A run of records
==========

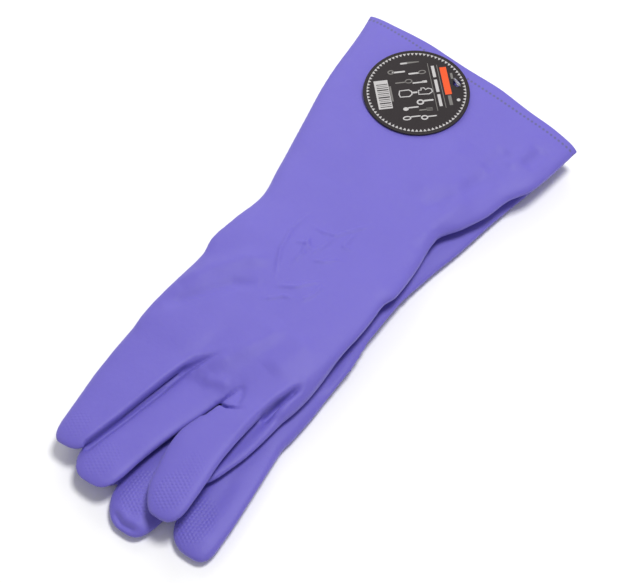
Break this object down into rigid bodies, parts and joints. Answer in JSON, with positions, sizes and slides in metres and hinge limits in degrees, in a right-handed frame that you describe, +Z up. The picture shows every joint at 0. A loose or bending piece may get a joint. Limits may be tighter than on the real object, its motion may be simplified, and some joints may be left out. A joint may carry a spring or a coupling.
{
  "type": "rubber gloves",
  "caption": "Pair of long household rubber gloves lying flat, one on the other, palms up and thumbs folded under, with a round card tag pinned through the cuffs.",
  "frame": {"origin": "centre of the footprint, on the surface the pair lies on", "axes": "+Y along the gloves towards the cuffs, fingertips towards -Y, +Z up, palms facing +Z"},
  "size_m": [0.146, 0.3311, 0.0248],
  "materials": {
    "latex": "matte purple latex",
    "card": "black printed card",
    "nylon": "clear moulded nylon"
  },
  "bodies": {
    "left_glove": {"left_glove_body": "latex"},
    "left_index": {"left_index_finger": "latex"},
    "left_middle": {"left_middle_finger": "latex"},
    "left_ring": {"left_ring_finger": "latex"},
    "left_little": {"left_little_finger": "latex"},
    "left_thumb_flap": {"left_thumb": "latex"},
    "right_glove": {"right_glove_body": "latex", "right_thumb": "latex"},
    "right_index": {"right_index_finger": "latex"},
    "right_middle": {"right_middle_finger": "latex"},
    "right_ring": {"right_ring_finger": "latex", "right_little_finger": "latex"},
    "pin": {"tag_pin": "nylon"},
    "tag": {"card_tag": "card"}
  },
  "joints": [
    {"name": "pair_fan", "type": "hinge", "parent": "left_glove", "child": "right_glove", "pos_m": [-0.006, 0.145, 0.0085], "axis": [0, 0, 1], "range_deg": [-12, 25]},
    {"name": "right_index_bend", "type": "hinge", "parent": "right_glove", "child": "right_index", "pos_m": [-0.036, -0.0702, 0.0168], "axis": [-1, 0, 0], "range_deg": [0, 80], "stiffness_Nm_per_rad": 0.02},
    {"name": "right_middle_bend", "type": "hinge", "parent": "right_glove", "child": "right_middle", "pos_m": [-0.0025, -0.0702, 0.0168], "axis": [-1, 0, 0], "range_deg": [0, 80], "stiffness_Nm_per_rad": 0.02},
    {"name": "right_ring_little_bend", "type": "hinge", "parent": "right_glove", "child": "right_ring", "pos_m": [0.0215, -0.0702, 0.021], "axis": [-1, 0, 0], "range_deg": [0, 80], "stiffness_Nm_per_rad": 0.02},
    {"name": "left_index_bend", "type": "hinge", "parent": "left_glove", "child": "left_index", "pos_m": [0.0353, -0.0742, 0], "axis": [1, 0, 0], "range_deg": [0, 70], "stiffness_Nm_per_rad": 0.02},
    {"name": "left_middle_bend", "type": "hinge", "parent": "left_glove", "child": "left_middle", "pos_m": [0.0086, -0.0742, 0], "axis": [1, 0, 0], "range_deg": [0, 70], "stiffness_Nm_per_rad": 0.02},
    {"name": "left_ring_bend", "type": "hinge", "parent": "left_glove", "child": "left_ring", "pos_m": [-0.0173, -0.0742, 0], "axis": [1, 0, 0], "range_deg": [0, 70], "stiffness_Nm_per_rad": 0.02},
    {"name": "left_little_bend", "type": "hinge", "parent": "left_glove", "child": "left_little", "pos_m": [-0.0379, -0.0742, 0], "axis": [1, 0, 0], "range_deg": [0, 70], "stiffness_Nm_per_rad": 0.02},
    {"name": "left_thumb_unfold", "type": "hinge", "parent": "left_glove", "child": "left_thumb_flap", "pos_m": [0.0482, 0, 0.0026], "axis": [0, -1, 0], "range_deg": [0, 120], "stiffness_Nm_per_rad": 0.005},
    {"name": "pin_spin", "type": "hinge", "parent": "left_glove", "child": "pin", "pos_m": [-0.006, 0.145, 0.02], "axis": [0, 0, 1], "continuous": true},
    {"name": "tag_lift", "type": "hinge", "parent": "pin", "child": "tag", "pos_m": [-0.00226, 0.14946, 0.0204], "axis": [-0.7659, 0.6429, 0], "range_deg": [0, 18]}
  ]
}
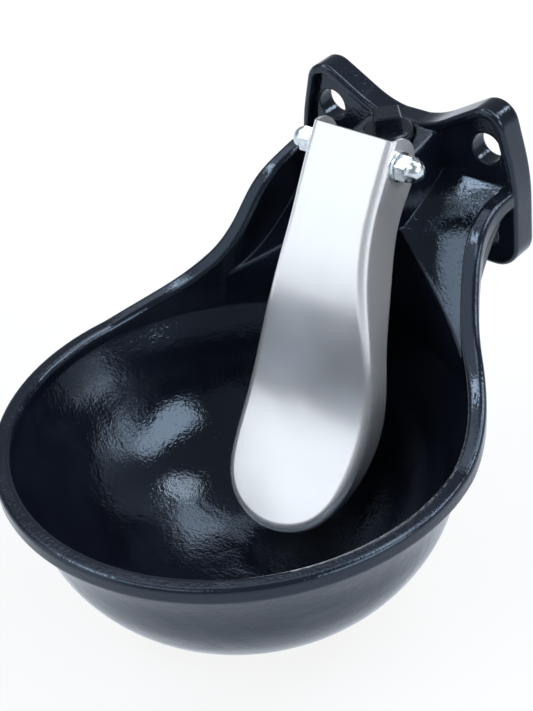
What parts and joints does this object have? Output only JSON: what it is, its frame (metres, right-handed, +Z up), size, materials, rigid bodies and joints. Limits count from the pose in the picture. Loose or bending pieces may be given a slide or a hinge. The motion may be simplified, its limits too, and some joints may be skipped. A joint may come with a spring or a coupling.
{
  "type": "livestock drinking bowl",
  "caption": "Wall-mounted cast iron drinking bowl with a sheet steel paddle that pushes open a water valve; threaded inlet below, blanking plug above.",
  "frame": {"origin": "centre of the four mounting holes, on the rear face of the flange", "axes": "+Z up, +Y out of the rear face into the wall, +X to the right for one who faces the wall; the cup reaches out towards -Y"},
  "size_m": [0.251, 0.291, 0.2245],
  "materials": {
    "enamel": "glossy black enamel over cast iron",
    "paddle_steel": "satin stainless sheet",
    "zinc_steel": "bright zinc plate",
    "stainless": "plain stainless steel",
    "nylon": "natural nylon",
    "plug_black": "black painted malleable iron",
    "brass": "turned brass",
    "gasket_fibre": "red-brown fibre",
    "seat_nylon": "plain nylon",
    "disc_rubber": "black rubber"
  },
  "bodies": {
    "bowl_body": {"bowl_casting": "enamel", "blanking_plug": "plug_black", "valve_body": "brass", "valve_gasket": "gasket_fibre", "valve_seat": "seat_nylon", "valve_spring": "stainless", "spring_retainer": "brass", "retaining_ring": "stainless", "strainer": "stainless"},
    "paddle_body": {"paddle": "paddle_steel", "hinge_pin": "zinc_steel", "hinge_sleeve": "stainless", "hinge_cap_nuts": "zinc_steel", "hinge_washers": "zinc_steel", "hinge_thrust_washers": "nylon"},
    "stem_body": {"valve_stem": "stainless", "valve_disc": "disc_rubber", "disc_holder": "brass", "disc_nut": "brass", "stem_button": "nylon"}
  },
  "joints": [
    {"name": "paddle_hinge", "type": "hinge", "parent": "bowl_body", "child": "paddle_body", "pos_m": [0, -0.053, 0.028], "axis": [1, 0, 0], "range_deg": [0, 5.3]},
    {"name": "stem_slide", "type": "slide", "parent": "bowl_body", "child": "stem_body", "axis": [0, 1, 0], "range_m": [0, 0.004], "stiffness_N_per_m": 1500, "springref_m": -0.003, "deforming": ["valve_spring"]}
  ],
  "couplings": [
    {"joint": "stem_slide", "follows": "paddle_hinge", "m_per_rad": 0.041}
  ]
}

==========

### Instructions to follow
Write out the whole listing exactly.

### Response for this exercise
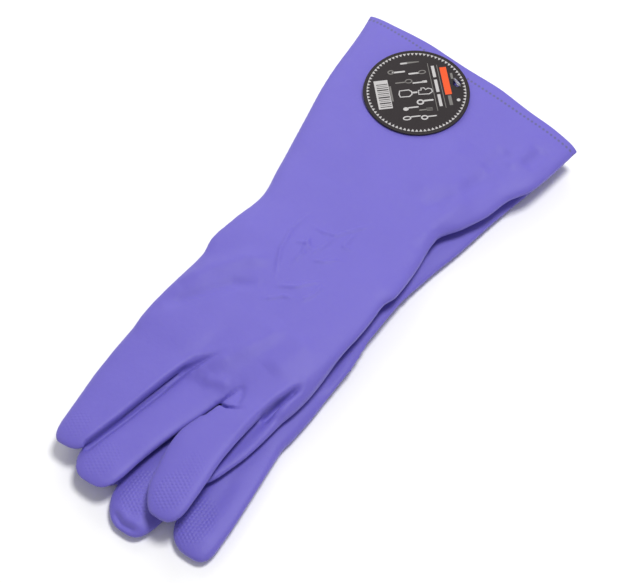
Break this object down into rigid bodies, parts and joints. Answer in JSON, with positions, sizes and slides in metres and hinge limits in degrees, in a right-handed frame that you describe, +Z up. The picture shows every joint at 0. A loose or bending piece may get a joint. Limits may be tighter than on the real object, its motion may be simplified, and some joints may be left out. A joint may carry a spring or a coupling.
{
  "type": "rubber gloves",
  "caption": "Pair of long household rubber gloves lying flat, one on the other, palms up and thumbs folded under, with a round card tag pinned through the cuffs.",
  "frame": {"origin": "centre of the footprint, on the surface the pair lies on", "axes": "+Y along the gloves towards the cuffs, fingertips towards -Y, +Z up, palms facing +Z"},
  "size_m": [0.146, 0.3311, 0.0248],
  "materials": {
    "latex": "matte purple latex",
    "card": "black printed card",
    "nylon": "clear moulded nylon"
  },
  "bodies": {
    "left_glove": {"left_glove_body": "latex"},
    "left_index": {"left_index_finger": "latex"},
    "left_middle": {"left_middle_finger": "latex"},
    "left_ring": {"left_ring_finger": "latex"},
    "left_little": {"left_little_finger": "latex"},
    "left_thumb_flap": {"left_thumb": "latex"},
    "right_glove": {"right_glove_body": "latex", "right_thumb": "latex"},
    "right_index": {"right_index_finger": "latex"},
    "right_middle": {"right_middle_finger": "latex"},
    "right_ring": {"right_ring_finger": "latex", "right_little_finger": "latex"},
    "pin": {"tag_pin": "nylon"},
    "tag": {"card_tag": "card"}
  },
  "joints": [
    {"name": "pair_fan", "type": "hinge", "parent": "left_glove", "child": "right_glove", "pos_m": [-0.006, 0.145, 0.0085], "axis": [0, 0, 1], "range_deg": [-12, 25]},
    {"name": "right_index_bend", "type": "hinge", "parent": "right_glove", "child": "right_index", "pos_m": [-0.036, -0.0702, 0.0168], "axis": [-1, 0, 0], "range_deg": [0, 80], "stiffness_Nm_per_rad": 0.02},
    {"name": "right_middle_bend", "type": "hinge", "parent": "right_glove", "child": "right_middle", "pos_m": [-0.0025, -0.0702, 0.0168], "axis": [-1, 0, 0], "range_deg": [0, 80], "stiffness_Nm_per_rad": 0.02},
    {"name": "right_ring_little_bend", "type": "hinge", "parent": "right_glove", "child": "right_ring", "pos_m": [0.0215, -0.0702, 0.021], "axis": [-1, 0, 0], "range_deg": [0, 80], "stiffness_Nm_per_rad": 0.02},
    {"name": "left_index_bend", "type": "hinge", "parent": "left_glove", "child": "left_index", "pos_m": [0.0353, -0.0742, 0], "axis": [1, 0, 0], "range_deg": [0, 70], "stiffness_Nm_per_rad": 0.02},
    {"name": "left_middle_bend", "type": "hinge", "parent": "left_glove", "child": "left_middle", "pos_m": [0.0086, -0.0742, 0], "axis": [1, 0, 0], "range_deg": [0, 70], "stiffness_Nm_per_rad": 0.02},
    {"name": "left_ring_bend", "type": "hinge", "parent": "left_glove", "child": "left_ring", "pos_m": [-0.0173, -0.0742, 0], "axis": [1, 0, 0], "range_deg": [0, 70], "stiffness_Nm_per_rad": 0.02},
    {"name": "left_little_bend", "type": "hinge", "parent": "left_glove", "child": "left_little", "pos_m": [-0.0379, -0.0742, 0], "axis": [1, 0, 0], "range_deg": [0, 70], "stiffness_Nm_per_rad": 0.02},
    {"name": "left_thumb_unfold", "type": "hinge", "parent": "left_glove", "child": "left_thumb_flap", "pos_m": [0.0482, 0, 0.0026], "axis": [0, -1, 0], "range_deg": [0, 120], "stiffness_Nm_per_rad": 0.005},
    {"name": "pin_spin", "type": "hinge", "parent": "left_glove", "child": "pin", "pos_m": [-0.006, 0.145, 0.02], "axis": [0, 0, 1], "continuous": true},
    {"name": "tag_lift", "type": "hinge", "parent": "pin", "child": "tag", "pos_m": [-0.00226, 0.14946, 0.0204], "axis": [-0.7659, 0.6429, 0], "range_deg": [0, 18]}
  ]
}
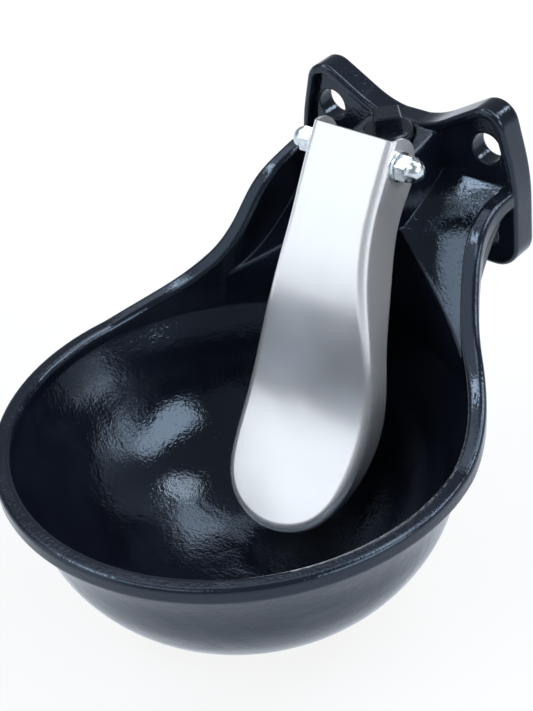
What parts and joints does this object have? Output only JSON: what it is, its frame (metres, right-handed, +Z up), size, materials, rigid bodies and joints. Limits count from the pose in the picture. Loose or bending pieces may be given a slide or a hinge. The motion may be simplified, its limits too, and some joints may be skipped. A joint may come with a spring or a coupling.
{
  "type": "livestock drinking bowl",
  "caption": "Wall-mounted cast iron drinking bowl with a sheet steel paddle that pushes open a water valve; threaded inlet below, blanking plug above.",
  "frame": {"origin": "centre of the four mounting holes, on the rear face of the flange", "axes": "+Z up, +Y out of the rear face into the wall, +X to the right for one who faces the wall; the cup reaches out towards -Y"},
  "size_m": [0.251, 0.291, 0.2245],
  "materials": {
    "enamel": "glossy black enamel over cast iron",
    "paddle_steel": "satin stainless sheet",
    "zinc_steel": "bright zinc plate",
    "stainless": "plain stainless steel",
    "nylon": "natural nylon",
    "plug_black": "black painted malleable iron",
    "brass": "turned brass",
    "gasket_fibre": "red-brown fibre",
    "seat_nylon": "plain nylon",
    "disc_rubber": "black rubber"
  },
  "bodies": {
    "bowl_body": {"bowl_casting": "enamel", "blanking_plug": "plug_black", "valve_body": "brass", "valve_gasket": "gasket_fibre", "valve_seat": "seat_nylon", "valve_spring": "stainless", "spring_retainer": "brass", "retaining_ring": "stainless", "strainer": "stainless"},
    "paddle_body": {"paddle": "paddle_steel", "hinge_pin": "zinc_steel", "hinge_sleeve": "stainless", "hinge_cap_nuts": "zinc_steel", "hinge_washers": "zinc_steel", "hinge_thrust_washers": "nylon"},
    "stem_body": {"valve_stem": "stainless", "valve_disc": "disc_rubber", "disc_holder": "brass", "disc_nut": "brass", "stem_button": "nylon"}
  },
  "joints": [
    {"name": "paddle_hinge", "type": "hinge", "parent": "bowl_body", "child": "paddle_body", "pos_m": [0, -0.053, 0.028], "axis": [1, 0, 0], "range_deg": [0, 5.3]},
    {"name": "stem_slide", "type": "slide", "parent": "bowl_body", "child": "stem_body", "axis": [0, 1, 0], "range_m": [0, 0.004], "stiffness_N_per_m": 1500, "springref_m": -0.003, "deforming": ["valve_spring"]}
  ],
  "couplings": [
    {"joint": "stem_slide", "follows": "paddle_hinge", "m_per_rad": 0.041}
  ]
}